Not unlike an allegory, the game’s world and characters feel dreamlike and removed from specificity, but Talma is not an Everywoman, even though every one of her days (except the last one) could be called an Everyday. Her (and by extension, our) actions could hardly be more mundane and literal. As Talma, we perform a series of chores, go to bed, and eventually get up and do it all over again.


I have seen people describing The Stillness of the Wind as ‘relaxing’ or ‘soothing’ and, while it’s not hard to see why, there’s also something anxious and desperate about the game’s rhythm and repetitions. It’s a slow game only in the sense that it takes the ageing Talma a long time to complete any task.

The flow of time, on the other hand, is swift and inconsiderate of the needs of an old person living alone in the wilderness. Time doesn’t stop for Talma: a couple of minutes pass, and it’s time for bed again, several chores left incomplete. This is not a difficult game, but its trajectory, with hardships steadily increasing towards the end and wolves killing off Talma’s goats one by one, parallels the decline and imminent death of Talma herself.

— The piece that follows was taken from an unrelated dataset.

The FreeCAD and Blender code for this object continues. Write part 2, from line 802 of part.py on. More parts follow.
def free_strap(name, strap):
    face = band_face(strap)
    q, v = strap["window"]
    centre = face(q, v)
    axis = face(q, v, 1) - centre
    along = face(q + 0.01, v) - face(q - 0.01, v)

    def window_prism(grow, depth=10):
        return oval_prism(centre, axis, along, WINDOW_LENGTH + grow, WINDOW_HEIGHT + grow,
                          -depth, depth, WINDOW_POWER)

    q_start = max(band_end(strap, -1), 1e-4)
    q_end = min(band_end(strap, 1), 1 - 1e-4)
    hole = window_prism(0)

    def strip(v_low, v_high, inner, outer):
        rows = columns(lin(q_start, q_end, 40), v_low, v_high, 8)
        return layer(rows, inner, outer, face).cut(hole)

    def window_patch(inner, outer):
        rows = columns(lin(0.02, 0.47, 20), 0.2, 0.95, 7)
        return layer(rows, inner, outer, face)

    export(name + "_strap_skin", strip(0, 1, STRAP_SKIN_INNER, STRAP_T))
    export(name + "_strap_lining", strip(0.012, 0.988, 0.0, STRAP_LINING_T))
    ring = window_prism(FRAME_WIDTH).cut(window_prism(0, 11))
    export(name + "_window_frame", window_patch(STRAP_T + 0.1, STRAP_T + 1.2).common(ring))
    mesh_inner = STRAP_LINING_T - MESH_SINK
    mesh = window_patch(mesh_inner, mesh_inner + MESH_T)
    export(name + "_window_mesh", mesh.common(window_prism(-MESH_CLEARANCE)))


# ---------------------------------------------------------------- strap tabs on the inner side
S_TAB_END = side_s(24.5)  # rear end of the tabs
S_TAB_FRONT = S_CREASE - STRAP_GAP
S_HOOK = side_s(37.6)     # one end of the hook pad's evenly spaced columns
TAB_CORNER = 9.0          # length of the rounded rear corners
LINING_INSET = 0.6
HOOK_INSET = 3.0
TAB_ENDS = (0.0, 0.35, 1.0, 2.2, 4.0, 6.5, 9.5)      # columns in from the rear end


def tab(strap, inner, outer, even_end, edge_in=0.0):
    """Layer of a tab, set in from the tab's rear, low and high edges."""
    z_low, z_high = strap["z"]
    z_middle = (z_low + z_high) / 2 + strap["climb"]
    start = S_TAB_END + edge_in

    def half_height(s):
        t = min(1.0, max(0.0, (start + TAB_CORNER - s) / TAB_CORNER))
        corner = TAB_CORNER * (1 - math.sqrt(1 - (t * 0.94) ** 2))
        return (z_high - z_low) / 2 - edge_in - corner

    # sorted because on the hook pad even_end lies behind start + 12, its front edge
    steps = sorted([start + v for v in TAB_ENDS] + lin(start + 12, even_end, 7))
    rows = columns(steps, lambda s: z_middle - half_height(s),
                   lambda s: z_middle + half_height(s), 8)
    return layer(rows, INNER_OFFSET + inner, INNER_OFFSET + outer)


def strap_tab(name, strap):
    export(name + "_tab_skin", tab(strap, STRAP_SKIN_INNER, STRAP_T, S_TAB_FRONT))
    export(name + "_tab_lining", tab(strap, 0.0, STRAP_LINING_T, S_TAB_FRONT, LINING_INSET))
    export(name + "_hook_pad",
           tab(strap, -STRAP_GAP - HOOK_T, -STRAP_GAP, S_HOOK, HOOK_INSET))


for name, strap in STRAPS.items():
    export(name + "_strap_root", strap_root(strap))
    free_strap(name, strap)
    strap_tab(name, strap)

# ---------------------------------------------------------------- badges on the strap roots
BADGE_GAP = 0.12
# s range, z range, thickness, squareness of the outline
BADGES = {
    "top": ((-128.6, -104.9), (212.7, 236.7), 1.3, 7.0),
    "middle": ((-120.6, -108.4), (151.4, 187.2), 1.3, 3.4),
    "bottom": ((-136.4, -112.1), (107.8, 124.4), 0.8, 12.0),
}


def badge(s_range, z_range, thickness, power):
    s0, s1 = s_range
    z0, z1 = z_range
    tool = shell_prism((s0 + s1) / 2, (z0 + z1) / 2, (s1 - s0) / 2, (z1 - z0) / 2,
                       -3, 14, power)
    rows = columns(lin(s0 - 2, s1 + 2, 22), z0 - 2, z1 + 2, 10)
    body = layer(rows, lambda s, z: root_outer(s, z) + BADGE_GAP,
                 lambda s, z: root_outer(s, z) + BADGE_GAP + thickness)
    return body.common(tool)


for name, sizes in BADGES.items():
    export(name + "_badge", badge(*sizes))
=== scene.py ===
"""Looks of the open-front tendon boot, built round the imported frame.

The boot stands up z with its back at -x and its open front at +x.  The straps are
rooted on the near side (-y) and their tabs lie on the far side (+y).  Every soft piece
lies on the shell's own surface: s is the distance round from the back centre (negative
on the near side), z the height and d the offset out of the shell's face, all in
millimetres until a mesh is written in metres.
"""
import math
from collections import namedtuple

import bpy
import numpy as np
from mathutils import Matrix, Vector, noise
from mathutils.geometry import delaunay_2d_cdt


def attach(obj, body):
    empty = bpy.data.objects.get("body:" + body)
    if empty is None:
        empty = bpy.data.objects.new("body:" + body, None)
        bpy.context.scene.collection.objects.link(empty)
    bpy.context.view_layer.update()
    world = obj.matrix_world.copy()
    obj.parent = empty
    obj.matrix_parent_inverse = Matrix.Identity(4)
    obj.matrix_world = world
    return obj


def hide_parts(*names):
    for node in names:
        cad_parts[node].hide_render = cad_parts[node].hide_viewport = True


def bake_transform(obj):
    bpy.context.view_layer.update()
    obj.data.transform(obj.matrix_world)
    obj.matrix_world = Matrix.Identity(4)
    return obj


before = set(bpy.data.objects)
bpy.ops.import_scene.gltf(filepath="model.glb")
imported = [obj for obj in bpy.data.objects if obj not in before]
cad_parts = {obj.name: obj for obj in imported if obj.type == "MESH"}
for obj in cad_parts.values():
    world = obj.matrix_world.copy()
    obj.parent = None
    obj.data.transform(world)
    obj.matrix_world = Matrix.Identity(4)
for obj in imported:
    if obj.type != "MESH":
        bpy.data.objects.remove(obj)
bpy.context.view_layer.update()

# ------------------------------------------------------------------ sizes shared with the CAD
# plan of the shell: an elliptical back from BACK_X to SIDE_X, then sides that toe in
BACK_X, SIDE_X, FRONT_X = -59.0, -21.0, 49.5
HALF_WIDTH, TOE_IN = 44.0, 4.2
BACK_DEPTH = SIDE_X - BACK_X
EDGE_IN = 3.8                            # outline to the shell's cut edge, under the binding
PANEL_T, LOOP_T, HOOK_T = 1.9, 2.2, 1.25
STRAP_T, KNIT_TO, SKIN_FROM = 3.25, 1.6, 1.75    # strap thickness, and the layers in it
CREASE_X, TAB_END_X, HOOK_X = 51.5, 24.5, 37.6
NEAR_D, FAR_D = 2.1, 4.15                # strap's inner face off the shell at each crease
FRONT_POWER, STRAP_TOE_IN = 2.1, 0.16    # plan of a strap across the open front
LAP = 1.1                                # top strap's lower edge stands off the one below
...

It is this arc that makes the game seem allegorical. Talma may live and die alone, but her story still points to something that’s common to all human beings.

There’s an uncompromising starkness just underneath the calm prettiness of The Stillness of the Wind, and all the parts borrowed from survival games and farming management games are there to express and reinforce it. By contrast The Gardens Between is a puzzle game first and foremost, and as a result any themes it tries to evoke feel faintly dissonant and forced.

Of the two, it’s the more enjoyable game, but its exploration of memories and the past doesn’t go far beyond a vague and intermittent sense of nostalgia. We never dive into Talma’s memories. Nevertheless in playing the game we shoulder and share some of the ever-accumulating weight of the past pressing down on her. It’s almost enough to make one wish for a rewind button but, in this world, there are no second chances.